■ Requirement: Copy out every line that contains the word "part".
==== Input data ====
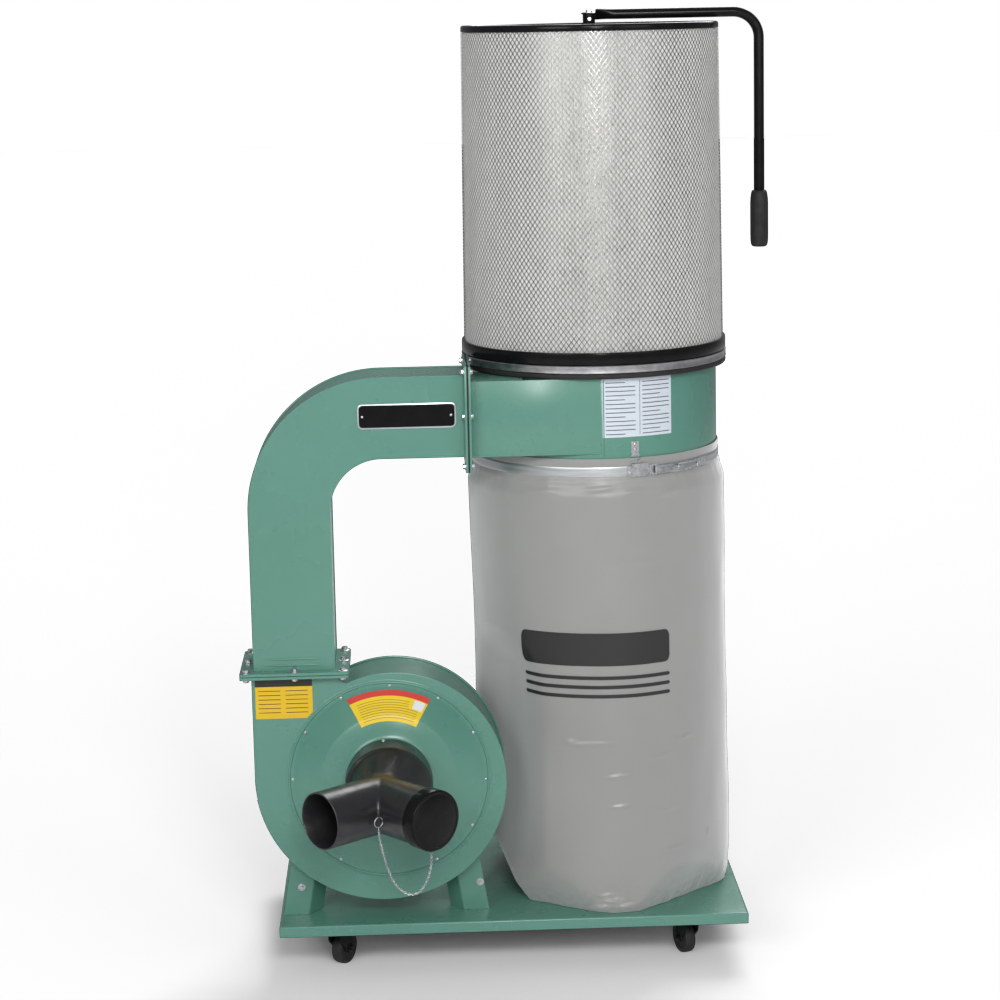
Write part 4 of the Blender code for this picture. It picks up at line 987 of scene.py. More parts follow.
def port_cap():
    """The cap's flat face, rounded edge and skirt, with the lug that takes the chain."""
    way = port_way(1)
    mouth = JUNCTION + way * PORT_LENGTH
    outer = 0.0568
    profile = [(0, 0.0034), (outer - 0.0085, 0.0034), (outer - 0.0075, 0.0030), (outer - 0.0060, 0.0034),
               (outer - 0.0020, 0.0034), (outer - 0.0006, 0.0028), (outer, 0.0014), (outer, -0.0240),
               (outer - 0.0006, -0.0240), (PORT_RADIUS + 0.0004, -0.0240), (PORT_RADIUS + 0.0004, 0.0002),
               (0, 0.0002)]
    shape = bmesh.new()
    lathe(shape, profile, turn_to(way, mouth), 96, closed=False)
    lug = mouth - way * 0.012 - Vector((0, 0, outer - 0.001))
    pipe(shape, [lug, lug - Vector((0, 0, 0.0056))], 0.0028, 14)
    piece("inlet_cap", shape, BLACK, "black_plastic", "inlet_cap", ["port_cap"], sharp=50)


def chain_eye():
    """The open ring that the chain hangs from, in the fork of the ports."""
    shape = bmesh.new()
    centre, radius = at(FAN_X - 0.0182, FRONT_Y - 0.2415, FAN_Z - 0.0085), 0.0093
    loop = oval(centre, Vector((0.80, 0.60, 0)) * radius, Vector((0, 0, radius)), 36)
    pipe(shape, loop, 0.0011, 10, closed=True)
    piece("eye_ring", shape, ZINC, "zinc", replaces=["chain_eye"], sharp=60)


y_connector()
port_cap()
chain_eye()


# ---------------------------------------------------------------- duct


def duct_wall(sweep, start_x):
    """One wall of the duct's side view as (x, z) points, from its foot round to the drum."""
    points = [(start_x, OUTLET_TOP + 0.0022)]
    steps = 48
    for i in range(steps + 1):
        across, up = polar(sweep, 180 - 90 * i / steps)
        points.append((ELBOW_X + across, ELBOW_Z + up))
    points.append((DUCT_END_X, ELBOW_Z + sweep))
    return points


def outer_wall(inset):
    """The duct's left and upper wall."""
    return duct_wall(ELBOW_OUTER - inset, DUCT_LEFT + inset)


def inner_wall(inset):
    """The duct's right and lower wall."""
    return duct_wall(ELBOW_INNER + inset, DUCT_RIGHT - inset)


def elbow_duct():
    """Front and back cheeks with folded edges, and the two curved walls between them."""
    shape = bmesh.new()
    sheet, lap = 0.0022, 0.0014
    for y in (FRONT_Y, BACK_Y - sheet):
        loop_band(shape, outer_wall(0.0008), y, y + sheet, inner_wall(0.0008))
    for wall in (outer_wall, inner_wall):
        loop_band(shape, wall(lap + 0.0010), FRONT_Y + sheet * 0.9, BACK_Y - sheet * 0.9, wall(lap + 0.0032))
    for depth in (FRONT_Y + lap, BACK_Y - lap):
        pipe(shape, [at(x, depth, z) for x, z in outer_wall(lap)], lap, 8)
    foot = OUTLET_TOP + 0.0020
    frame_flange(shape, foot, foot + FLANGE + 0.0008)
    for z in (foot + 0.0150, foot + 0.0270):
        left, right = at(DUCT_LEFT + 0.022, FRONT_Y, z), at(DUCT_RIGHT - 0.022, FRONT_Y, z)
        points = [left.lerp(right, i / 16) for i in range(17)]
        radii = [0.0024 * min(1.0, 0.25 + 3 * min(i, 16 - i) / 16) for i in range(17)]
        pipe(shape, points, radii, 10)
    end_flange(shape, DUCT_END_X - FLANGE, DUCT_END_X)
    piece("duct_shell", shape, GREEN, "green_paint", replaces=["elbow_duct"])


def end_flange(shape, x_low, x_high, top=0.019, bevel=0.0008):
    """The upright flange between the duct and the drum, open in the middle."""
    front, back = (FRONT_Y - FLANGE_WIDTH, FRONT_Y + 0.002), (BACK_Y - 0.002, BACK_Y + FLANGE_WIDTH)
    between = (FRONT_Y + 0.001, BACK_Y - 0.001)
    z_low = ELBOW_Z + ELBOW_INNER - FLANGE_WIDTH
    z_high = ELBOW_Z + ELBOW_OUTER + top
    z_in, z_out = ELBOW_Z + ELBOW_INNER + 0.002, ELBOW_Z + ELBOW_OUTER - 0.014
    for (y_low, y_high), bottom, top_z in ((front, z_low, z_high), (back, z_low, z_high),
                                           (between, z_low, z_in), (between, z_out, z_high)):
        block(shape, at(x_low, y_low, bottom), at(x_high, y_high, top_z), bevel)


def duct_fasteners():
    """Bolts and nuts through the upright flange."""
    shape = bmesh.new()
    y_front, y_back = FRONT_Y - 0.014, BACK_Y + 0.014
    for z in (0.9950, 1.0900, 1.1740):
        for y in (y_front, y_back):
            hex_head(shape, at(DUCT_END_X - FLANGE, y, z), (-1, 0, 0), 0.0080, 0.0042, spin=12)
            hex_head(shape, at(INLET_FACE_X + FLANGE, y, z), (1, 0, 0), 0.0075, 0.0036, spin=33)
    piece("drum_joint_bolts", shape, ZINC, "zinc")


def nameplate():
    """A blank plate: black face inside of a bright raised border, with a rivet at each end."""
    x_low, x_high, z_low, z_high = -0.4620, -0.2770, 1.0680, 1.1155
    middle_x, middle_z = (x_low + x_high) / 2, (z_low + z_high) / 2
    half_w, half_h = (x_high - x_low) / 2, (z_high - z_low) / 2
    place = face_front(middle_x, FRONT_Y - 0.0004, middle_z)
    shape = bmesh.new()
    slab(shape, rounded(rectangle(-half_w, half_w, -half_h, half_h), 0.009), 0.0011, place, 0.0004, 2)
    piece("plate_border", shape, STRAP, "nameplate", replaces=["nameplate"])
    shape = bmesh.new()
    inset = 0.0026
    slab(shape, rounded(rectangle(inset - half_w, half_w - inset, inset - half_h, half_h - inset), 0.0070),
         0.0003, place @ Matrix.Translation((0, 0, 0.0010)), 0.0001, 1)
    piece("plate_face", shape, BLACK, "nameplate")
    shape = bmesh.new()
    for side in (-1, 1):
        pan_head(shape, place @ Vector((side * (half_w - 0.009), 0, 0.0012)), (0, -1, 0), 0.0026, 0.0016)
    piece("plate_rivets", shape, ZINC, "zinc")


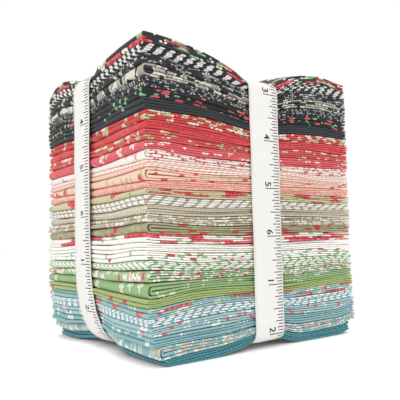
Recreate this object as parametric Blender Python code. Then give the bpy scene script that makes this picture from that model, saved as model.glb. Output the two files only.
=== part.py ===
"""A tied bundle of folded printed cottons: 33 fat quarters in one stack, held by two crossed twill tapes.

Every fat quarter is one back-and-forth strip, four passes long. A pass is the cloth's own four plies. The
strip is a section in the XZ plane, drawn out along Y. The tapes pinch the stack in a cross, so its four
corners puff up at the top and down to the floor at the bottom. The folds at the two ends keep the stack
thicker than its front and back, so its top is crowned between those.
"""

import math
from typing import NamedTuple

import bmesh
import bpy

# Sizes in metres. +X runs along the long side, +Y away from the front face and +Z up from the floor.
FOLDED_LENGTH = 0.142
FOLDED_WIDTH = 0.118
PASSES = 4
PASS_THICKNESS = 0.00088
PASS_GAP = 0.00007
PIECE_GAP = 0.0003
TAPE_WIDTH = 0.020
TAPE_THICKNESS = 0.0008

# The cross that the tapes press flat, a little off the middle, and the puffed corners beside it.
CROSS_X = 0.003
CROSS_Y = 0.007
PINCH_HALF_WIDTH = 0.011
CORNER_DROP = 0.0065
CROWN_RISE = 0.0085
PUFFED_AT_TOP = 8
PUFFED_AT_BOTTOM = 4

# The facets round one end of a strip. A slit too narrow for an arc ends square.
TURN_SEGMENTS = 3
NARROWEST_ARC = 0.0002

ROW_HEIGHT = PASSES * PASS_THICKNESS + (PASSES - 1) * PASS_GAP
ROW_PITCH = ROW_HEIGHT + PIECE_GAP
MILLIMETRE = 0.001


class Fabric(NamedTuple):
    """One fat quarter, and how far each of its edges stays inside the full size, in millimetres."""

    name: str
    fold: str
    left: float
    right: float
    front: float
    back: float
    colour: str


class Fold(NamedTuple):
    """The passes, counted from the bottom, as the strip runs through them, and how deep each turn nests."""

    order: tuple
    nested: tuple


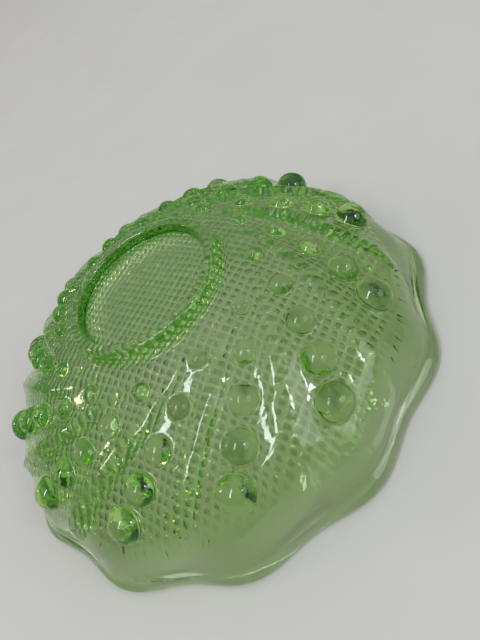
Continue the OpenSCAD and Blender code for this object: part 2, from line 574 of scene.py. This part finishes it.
====
■ Expected output:
Write part 4 of the Blender code for this picture. It picks up at line 987 of scene.py. More parts follow.
=== part.py ===
Continue the OpenSCAD and Blender code for this object: part 2, from line 574 of scene.py. This part finishes it.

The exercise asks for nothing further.